I don't see any of the "Dragon" books in your post. I bet you'd LOVE those. They are based on the true story of Dragon, a little (pony) Spanish Mustang, that was one of the founding sires for the POA. There are 4 books in that series, which I didn't know when I started looking for the original - I now have all 4 in hardback!, written by Lynn Hall (who has many other wonderful horse/pony and dog stories!). Also The Year of the Black Pony (which became a movie that wasn't too badly done - tho by a different title). Also there are many by CW Anderson that are getting hard to find that were easy and wonderful reads w/ his great illustrations (expensive collectors items now). Afraid to Ride, Vickie and The Black Horse, Vickie and The Brown Mare are some of my favorites along w/ all the Billy and Blaze books.

Scholastic Books are great - but seem to have changed a lot over the years. I've been able to some of the ones I read to my collection along with the Golden Chapter books. Saddle Pals, Gypsy From Nowhere, Gypsy & Nimble Foot, The Golden Prize (short stories).

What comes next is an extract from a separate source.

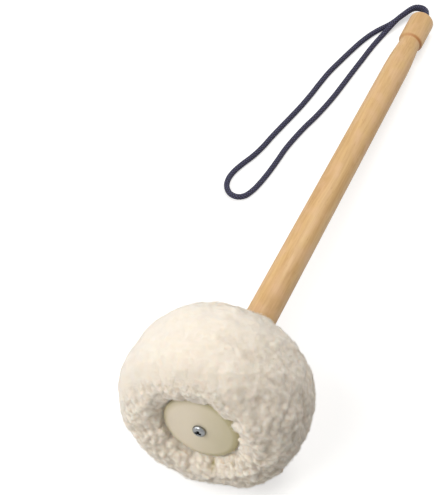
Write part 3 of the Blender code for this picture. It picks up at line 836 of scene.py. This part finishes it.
class MALLET_OT_screw(bpy.types.Operator):
    """Make the pan head screw, its driver cross and its thread"""

    bl_idname = "mallet.screw"
    bl_label = "Clamp Screw"

    def execute(self, context):
        size, disc = context.scene.mallet_screw, context.scene.mallet_disc
        seat = -disc.front - CLEARANCE
        tip = seat + size.reach
        dome_spans, fullness = 11, 0.87
        dome = []
        for k in range(dome_spans):
            angle = math.pi / 2 * k / dome_spans
            dome.append((size.head / 2 * math.cos(angle) ** fullness,
                         seat - size.head_height * math.sin(angle) ** fullness, 0.0))
        profile = eased([(0.0, tip, 0.0), (size.core / 2, tip - size.point, 0.0),
                         (size.core / 2, seat, 0.0)] + dome + [(0.0, seat - size.head_height, 0.0)])
        screw = turned_object("clamp_screw_driven", profile, 64)
        self.drive(screw, size, seat)
        thread = new_object("screw_thread", bpy.data.meshes.new("screw_thread"))
        give_tree(thread, thread_tree(), Length=size.reach - size.point - size.pitch, Pitch=size.pitch,
                  Root=size.core / 2, Ridge=(size.diameter - size.core) / 2,
                  Material=finishes()["zinc_plate"])
        flatten(thread)
        thread.data.transform(mallet_place() @ Matrix.Translation((0.0, 0.0, seat + size.pitch)))
        finish_piece(screw, "clamp_screw", finishes()["zinc_plate"])
        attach(thread, BODY)
        return {"FINISHED"}

    @staticmethod
    def drive(screw, size, seat):
        """Cut the driver cross, each arm narrower at its foot."""
        top = seat - size.head_height
        mouth, foot = 1.2, 0.55
        for turn in (0.0, math.pi / 2):
            place, spin = mallet_place(), Matrix.Rotation(turn, 3, "Z")
            corners = []
            for z, share in ((top - size.cross_depth, mouth), (top + size.cross_depth, foot)):
                half = size.cross_width / 2 * share
                for x, y in ((-half, -1), (half, -1), (half, 1), (-half, 1)):
                    point = spin @ Vector((x, y * size.cross_slot / 2, z))
                    corners.append(tuple(place @ point))
            faces = [(3, 2, 1, 0), (4, 5, 6, 7), (0, 1, 5, 4), (1, 2, 6, 5), (2, 3, 7, 6), (3, 0, 4, 7)]
            arm = bpy.data.meshes.new("cross_arm")
            arm.from_pydata(corners, [], faces)
            cutter = new_object("cross_arm", arm)
            cut = screw.modifiers.new("cross", "BOOLEAN")
            cut.operation = "DIFFERENCE"
            cut.solver = "EXACT"
            cut.object = cutter
            flatten(screw)
            bpy.data.objects.remove(cutter, do_unlink=True)
        screw.data.shade_smooth()
        screw.data.set_sharp_from_angle(angle=math.radians(35))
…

Getting hard to find now are some of the other original works by Marguerite Henry. I loved the one called Mustang - Wild Spirit of the West. The reprints don't have all the wonderful illustrations that the originals had. Pic attached -




*** Added*** I'd love to have the print from the front and back cover of this book to hang above the "mantel" (above our TV)!! Many of the original Walter Farley books (The Black Stallion series) had illustrations as well that none of the "new" reprints on "newsprint" type paper have! The illustrations and the wording in The Black Stallions' Ghost would make your hair stand up!!! (Maybe more so if you are sensitive or have other beliefs/abilities) ***


----------